С такими мирными предложениями наши представители казаки отправились уже поздно вечером 31 октября к большевикам.
Керенский выработал свой текст, мне неизвестный, и с этим текстом на большевистский фронт поехал на автомобиле капитан Кузьмин.
Казаки вздохнули свободно. Они верили в возможность мира с большевиками.
Совсем иначе чувствовали себя я и офицеры. Только борьба и победа могли сломить большевиков.
Вечером из ставки в Гатчину прибыл французский генерал Ниссель. Он долго говорил с Керенским, потом пригласил меня. Я сказал Нисселю, что считаю положение безнадежным. Если бы можно было дать хоть один батальон иностранных войск, то с этим батальоном можно было бы заставить Царскосельский и Петроградский гарнизоны повиноваться правительству силой. Ниссель выслушал меня, ничего нe сказал и поспешно уехал.
Ночью пришли тревожные телеграммы из Москвы и Смоленска.
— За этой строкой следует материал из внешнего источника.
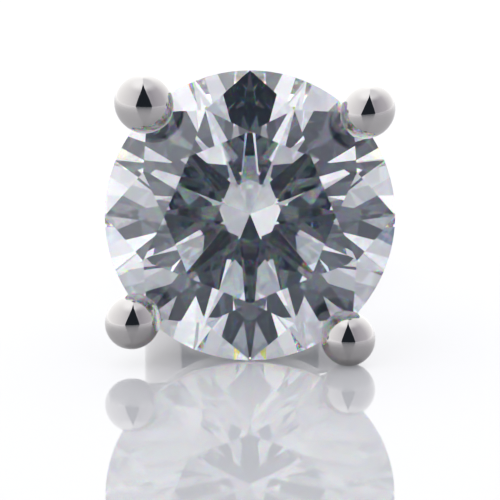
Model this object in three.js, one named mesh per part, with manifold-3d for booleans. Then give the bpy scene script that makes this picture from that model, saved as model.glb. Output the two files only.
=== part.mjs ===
// A stud earring: a round brilliant held by four claws over a two-rail basket, with a post soldered under
// the basket and a butterfly clasp pushed onto the post. It lies on a level surface, on the girdle of its
// stone, one claw and the rear of its clasp, so the stone faces forward and a little up.
//
// Two frames are used. The stud's own frame has its origin at the centre of the girdle, +Z out of the
// stone's table, and +X right and +Y up as the stone is faced. The part's frame has +Z up and the stone
// facing -Y, and its origin is on the surface, under the middle of the part. All lengths are in
// millimetres.
import * as THREE from "three";
import { mergeVertices } from "three/addons/utils/BufferGeometryUtils.js";
import Module from "manifold-3d";

const wasm = await Module();
wasm.setup();

// ---- Driving dimensions ----

// A well-cut round brilliant of 1.00 ct. Shares are of its diameter, apart from the two facet lengths.
const STONE = {
  diameter: 6.5,
  tableShare: 0.59,
  girdleShare: 0.03,
  crownAngle: 33,
  pavilionAngle: 40.7,
  starLength: 0.55, // how far the star facets reach from the table's edge to the girdle
  lowerHalfLength: 0.82, // how far the lower halves reach from the girdle to the culet
  girdleSides: 64,
};

// Each claw's place round the stone, from +X towards +Y, and its hand-finished tip: how far its middle
// stands from the axis, and its size along the radius and across it.
const CLAWS = [
  { azimuth: 41.6, reach: 3.53, along: 1.26, across: 1.12 },
  { azimuth: 133.3, reach: 3.46, along: 1.36, across: 1.3 },
  { azimuth: 222.0, reach: 3.54, along: 1.24, across: 1.18 },
  { azimuth: 308.6, reach: 3.52, along: 1.2, across: 1.18 },
];
const CLAW = {
  footRadius: 1.05, // from the axis, where the wire starts inside the base
  footZ: -3.7,
  headZ: 0.35,
  wireAtFoot: 0.76, // diameters of the tapered wire
  wireAtHead: 0.94,
  tipHeight: 1.1,
  sides: 16,
};

// Each rail is a ring of rounded bar.
const RAILS = [
  { z: -1.25, radius: 2.62, thick: 0.5, tall: 0.56 },
  { z: -2.75, radius: 1.6, thick: 0.42, tall: 0.46 },
];
const RING_SEGMENTS = 40;

const BASE = { top: -3.55, back: -4.0, radius: 1.4, edge: 0.13 };
const POST = { radius: 0.42, end: -13.4, chamfer: 0.15, fillet: 0.2, segments: 24 };

// The clasp is one strip whose ends roll into two scrolls that grip the post.
const CLASP = {
  frontZ: -7.5,
  width: 3.0, // of the strip
  thickness: 0.28,
  scrollRadius: 0.84, // of the middle of the strip
  roundTurn: 270, // degrees of the scroll at its full radius
  tuckedTurn: 60, // degrees more, over which it tightens
  tuckedShare: 0.6,
  degreesPerStep: 15,
};

const SEAT_SCALE = 1.025; // the claws are cut by a stone this much larger
const POST_CLEARANCE = 0.05; // round the post, in the clasp

// ---- Worked out from them ----

const girdleRadius = STONE.diameter / 2;
const halfGirdle = (STONE.girdleShare * STONE.diameter) / 2;
const claspDepth = 2 * CLASP.scrollRadius + CLASP.thickness;
const claspRearZ = CLASP.frontZ - claspDepth;
// The surface touches the stone's girdle and the lower rear edge of the clasp.
const tilt = Math.atan2(girdleRadius - CLASP.width / 2, -claspRearZ - halfGirdle);

const radians = THREE.MathUtils.degToRad;

// ---- Solids from three.js geometry ----

function solidOf(geometry) {
  geometry.deleteAttribute("normal");
  geometry.deleteAttribute("uv");
  const merged = mergeVertices(geometry, 1e-5);
  return new wasm.Manifold(
    new wasm.Mesh({
      numProp: 3,
      vertProperties: merged.attributes.position.array,
      triVerts: new Uint32Array(merged.index.array),
    }),
  );
}

function geometryOf(solid) {
  const { vertProperties, triVerts } = solid.getMesh();
  const geometry = new THREE.BufferGeometry();
  geometry.setAttribute("position", new THREE.BufferAttribute(vertProperties, 3));
  geometry.setIndex(new THREE.BufferAttribute(triVerts, 1));
  const flat = geometry.toNonIndexed();
  flat.computeVertexNormals();
  return flat;
}

// A profile of [radius, z] pairs, in order of rising z on its outside, turned about the Z axis.
function turned(profile, segments) {
  const points = profile.map(([radius, z]) => new THREE.Vector2(radius, z));
  return new THREE.LatheGeometry(points, segments).rotateX(Math.PI / 2);
}

const joined = (solids) => solids.reduce((all, one) => all.add(one));

// ---- Stone ----

const eighth = (k) => radians(45 * k);
const betweenEighths = (k) => radians(45 * k + 22.5);

function atAzimuth(radius, azimuth, z) {
  return new THREE.Vector3(radius * Math.cos(azimuth), radius * Math.sin(azimuth), z);
}

// Grinds away what lies outside the plane of three points. The girdle's centre is always inside the
// stone.
function ground(stone, a, b, c) {
  const plane = new THREE.Plane().setFromCoplanarPoints(a, b, c);
  if (plane.constant > 0) plane.negate();
  const inward = plane.normal.clone().negate();
  return stone.trimByPlane(inward.toArray(), plane.constant);
}

// One half of the stone, crown (side 1) or pavilion (side -1): eight main facets and the sixteen halves
// between them and the girdle. The halves meet the mains at inner points between the eighths.
function groundSide(stone, side, angle, innerRadius) {
  const slope = Math.tan(radians(angle));
  const girdleZ = side * halfGirdle;
  const innerZ = side * (halfGirdle + slope * (girdleRadius - innerRadius * Math.cos(radians(22.5))));
  const inner = (k) => atAzimuth(innerRadius, betweenEighths(k), innerZ);
  let cut = stone;
  for (let k = 0; k < 8; k++) {
    const main = atAzimuth(girdleRadius, eighth(k), girdleZ);
    cut = ground(cut, main, inner(k - 1), inner(k));
    for (const next of [k - 1, k]) {
      const middle = atAzimuth(girdleRadius, betweenEighths(next), girdleZ);
      cut = ground(cut, main, middle, inner(next));
    }
  }
  return { cut, inner };
}

function stoneSolid() {
  const blankHeight = STONE.diameter * 1.2;
  const blank = new THREE.CylinderGeometry(girdleRadius, girdleRadius, blankHeight, STONE.girdleSides);
  const tableRadius = STONE.tableShare * girdleRadius;
  const tableApothem = tableRadius * Math.cos(radians(22.5));
  const tableZ = halfGirdle + (girdleRadius - tableRadius) * Math.tan(radians(STONE.crownAngle));
  const tableCorner = (k) => atAzimuth(tableRadius, eighth(k), tableZ);
  const starRadius = tableApothem + STONE.starLength * (girdleRadius - tableApothem);
  const lowerRadius = (1 - STONE.lowerHalfLength) * girdleRadius;

  let stone = solidOf(blank.rotateX(Math.PI / 2));
  const crown = groundSide(stone, 1, STONE.crownAngle, starRadius);
  stone = groundSide(crown.cut, -1, STONE.pavilionAngle, lowerRadius).cut;
  stone = ground(stone, tableCorner(0), tableCorner(1), tableCorner(2));
  for (let k = 0; k < 8; k++) stone = ground(stone, tableCorner(k), tableCorner(k + 1), crown.inner(k));
  return stone;
}

// ---- Setting: claws, rails, base and post as one soldered piece ----

// A tapered wire from the base up past the girdle, with a rounded tip bent over the crown.
function clawSolid({ azimuth, reach, along, across }) {
  const foot = new THREE.Vector3(CLAW.footRadius, 0, CLAW.footZ);
  const head = new THREE.Vector3(reach, 0, CLAW.headZ);
  const way = head.clone().sub(foot);
  const wire = new THREE.CylinderGeometry(CLAW.wireAtHead / 2, CLAW.wireAtFoot / 2, way.length(), CLAW.sides);
  const upright = new THREE.Vector3(0, 1, 0);
  wire.applyQuaternion(new THREE.Quaternion().setFromUnitVectors(upright, way.normalize()));
  wire.translate(...foot.add(head).divideScalar(2).toArray());

  const tip = new THREE.SphereGeometry(0.5, CLAW.sides, CLAW.sides * 0.75).rotateX(Math.PI / 2);
  tip.scale(along, across, CLAW.tipHeight).translate(reach, 0, CLAW.headZ + 0.05);
  return joined([wire, tip].map((piece) => solidOf(piece.rotateZ(radians(azimuth)))));
}

// A ring whose section is an upright bar with its corners taken off.
function railSolid({ z, radius, thick, tall }) {
  const corner = 0.28 * thick;
  const profile = [
    [-thick / 2, -tall / 2 + corner],
    [-thick / 2 + corner, -tall / 2],
    [thick / 2 - corner, -tall / 2],
    [thick / 2, -tall / 2 + corner],
    [thick / 2, tall / 2 - corner],
    [thick / 2 - corner, tall / 2],
    [-thick / 2 + corner, tall / 2],
    [-thick / 2, tall / 2 - corner],
    [-thick / 2, -tall / 2 + corner],
  ];
  const placed = profile.map(([across, up]) => [radius + across, z + up]);
  return solidOf(turned(placed, RING_SEGMENTS));
}

// The small plate under the basket and the post, from the post's end up.
function basePostSolid() {
  const profile = [
    [0, POST.end],
    [POST.radius - POST.chamfer, POST.end],
    [POST.radius, POST.end + POST.chamfer],
    [POST.radius, BASE.back - POST.fillet],
    [POST.radius + POST.fillet, BASE.back],
    [BASE.radius - BASE.edge, BASE.back],
    [BASE.radius, BASE.back + BASE.edge],
    [BASE.radius, BASE.top - BASE.edge],
    [BASE.radius - BASE.edge, BASE.top],
    [0, BASE.top],
  ];
  return solidOf(turned(profile, POST.segments));
}

function settingSolid(stone) {
  const metal = joined([...CLAWS.map(clawSolid), ...RAILS.map(railSolid), basePostSolid()]);
  return metal.subtract(stone.scale([SEAT_SCALE, SEAT_SCALE, SEAT_SCALE]));
}

// ---- Clasp ----

// The middle line of half of the strip, from the front plate round the scroll: x is across, y is to the
// back.
function halfStrip() {
  const { thickness, scrollRadius, roundTurn, tuckedTurn, tuckedShare, degreesPerStep } = CLASP;
  const centre = POST.radius + POST_CLEARANCE + thickness / 2 + scrollRadius;
  const line = [];
  for (let turn = 0; turn <= roundTurn + tuckedTurn; turn += degreesPerStep) {
    const tucked = Math.max(0, turn - roundTurn) / tuckedTurn;
    const radius = scrollRadius * (1 - (1 - tuckedShare) * tucked);
    const across = centre + radius * Math.sin(radians(turn));
    const back = thickness / 2 + scrollRadius - radius * Math.cos(radians(turn));
    line.push(new THREE.Vector2(across, back));
  }
  return line;
}

// The outline of a strip of the clasp's thickness about a line.
function stripOutline(line) {
  const sideways = (i) => {
    const before = line[Math.max(i - 1, 0)];
    const after = line[Math.min(i + 1, line.length - 1)];
    const along = after.clone().sub(before).normalize();
    return new THREE.Vector2(-along.y, along.x).multiplyScalar(CLASP.thickness / 2);
  };
  const one = line.map((point, i) => point.clone().add(sideways(i)));
  const other = line.map((point, i) => point.clone().sub(sideways(i)));
  return new THREE.Shape([...one, ...other.reverse()]);
}

function claspSolid() {
  const right = halfStrip();
  const left = right.map(({ x, y }) => new THREE.Vector2(-x, y));
  const outline = stripOutline([...left.reverse(), ...right]);
  const strip = new THREE.ExtrudeGeometry(outline, { depth: CLASP.width, bevelEnabled: false });
  strip.translate(0, 0, -CLASP.width / 2).rotateX(-Math.PI / 2).translate(0, 0, CLASP.frontZ);

  const holeRadius = POST.radius + POST_CLEARANCE;
  const drill = new THREE.CylinderGeometry(holeRadius, holeRadius, 4 * CLASP.thickness, POST.segments);
  drill.rotateX(Math.PI / 2).translate(0, 0, CLASP.frontZ);
  return solidOf(strip).subtract(solidOf(drill));
}

// ---- The part ----

const whiteGold = { color: 0xd8d3cd, metalness: 1, roughness: 0.12 };
const MATERIALS = {
  stone: new THREE.MeshStandardMaterial({
    color: 0xf1f5f8, metalness: 0, roughness: 0, opacity: 0.4, transparent: true,
  }),
  setting: new THREE.MeshStandardMaterial(whiteGold),
  clasp: new THREE.MeshStandardMaterial({ ...whiteGold, roughness: 0.2 }),
};

function named(name, solid) {
  const mesh = new THREE.Mesh(geometryOf(solid), MATERIALS[name]);
  mesh.name = name;
  return mesh;
}

const stone = stoneSolid();
const stud = new THREE.Group();
stud.add(named("stone", stone), named("setting", settingSolid(stone)), named("clasp", claspSolid()));
stud.rotation.x = Math.PI / 2 - tilt;

const earring = new THREE.Group();
earring.add(stud);
const box = new THREE.Box3().setFromObject(earring, true);
const middle = box.getCenter(new THREE.Vector3());
stud.position.set(-middle.x, -middle.y, -box.min.z);

export default earring;
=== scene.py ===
"""Looks of a stud earring: a round brilliant in a polished white gold claw setting, with a butterfly back.

The pieces are built in the stud's own frame, in millimetres, as the CAD solids are: the origin at the
centre of the girdle, +Z out of the stone's table, +X right and +Y up as the stone is faced. They are then
turned and moved to where the earring lies.
"""

import math

import bmesh
import bpy
import numpy as np
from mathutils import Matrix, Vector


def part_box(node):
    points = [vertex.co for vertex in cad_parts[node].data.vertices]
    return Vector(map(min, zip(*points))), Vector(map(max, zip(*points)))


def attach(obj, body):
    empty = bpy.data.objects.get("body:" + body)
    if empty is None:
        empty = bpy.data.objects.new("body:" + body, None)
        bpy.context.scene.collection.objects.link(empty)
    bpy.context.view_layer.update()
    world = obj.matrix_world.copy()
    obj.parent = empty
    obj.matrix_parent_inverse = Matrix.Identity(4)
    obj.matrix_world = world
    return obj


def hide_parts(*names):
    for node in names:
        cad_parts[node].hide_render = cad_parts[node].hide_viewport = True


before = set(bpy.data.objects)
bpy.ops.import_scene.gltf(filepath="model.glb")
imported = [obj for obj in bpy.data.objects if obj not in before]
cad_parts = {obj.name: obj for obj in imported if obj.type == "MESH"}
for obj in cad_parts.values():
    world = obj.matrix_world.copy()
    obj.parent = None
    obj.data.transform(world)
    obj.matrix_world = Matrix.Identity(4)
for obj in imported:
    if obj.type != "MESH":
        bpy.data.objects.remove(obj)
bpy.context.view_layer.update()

import openvdb
from mathutils import Matrix, Vector

# ---- Sizes, in millimetres, as in the CAD source, with fillets and rounded edges added ----

STONE_RADIUS = 3.25
HALF_GIRDLE = 0.03 * STONE_RADIUS
TABLE_RADIUS = 0.59 * STONE_RADIUS
CROWN_SLOPE = math.tan(math.radians(33))
PAVILION_SLOPE = math.tan(math.radians(40.7))
STAR_LENGTH = 0.55
LOWER_HALF_RADIUS = 0.18 * STONE_RADIUS
GIRDLE_SIDES = 192
SEAT_SCALE = 1.004

# azimuth in degrees, reach of the tip's middle, its size along the radius and across it
CLAWS = (
    (41.6, 3.53, 1.26, 1.12),
    (133.3, 3.46, 1.36, 1.30),
    (222.0, 3.54, 1.24, 1.18),
    (308.6, 3.52, 1.20, 1.18),
)
# radius and z of each wire's foot, high enough on the wire's line for its round end to stay inside the base
CLAW_FOOT = (1.2, -3.45)
CLAW_HEAD_Z = 0.35
WIRE_AT_FOOT = 0.38
WIRE_AT_HEAD = 0.47
TIP_Z = CLAW_HEAD_Z + 0.05
TIP_HALF_HEIGHT = 0.55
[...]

Там шли кровавые бои. Ни один солдат не встал за Временное правительство. Мы были одиноки и преданы всеми…
XXIII. Бегство Керенского. В плену у большевиков
Я не хочу испытывать терпение читателя и потому не передаю многих мелких подробностей. Эти дни были сплошным горением нервной силы. Ночь сливалась с днем, и день сменял ночь не только без отдыха, но даже без еды, потому что некогда было есть. Разговоры с Керенским, совещания с комитетами, разговоры с офицерами воздухоплавательной школы, разговоры с солдатами этой школы, разговоры с юнкерами школы прапорщиков, чинами городского управления, городской думы, писание прокламаций, воззваний, приказов и пр. и пр. Все волнуются, все требуют сказать, что будет, и имеют право волноваться, потому что вопрос идет о жизни и смерти. Все ищут совета и указаний, а что посоветуешь, когда кругом встала непроглядная осенняя ночь, кругом режут, бьют, расстреливают и вопят дикими голосами: «га! мало кровушки нашей попили!»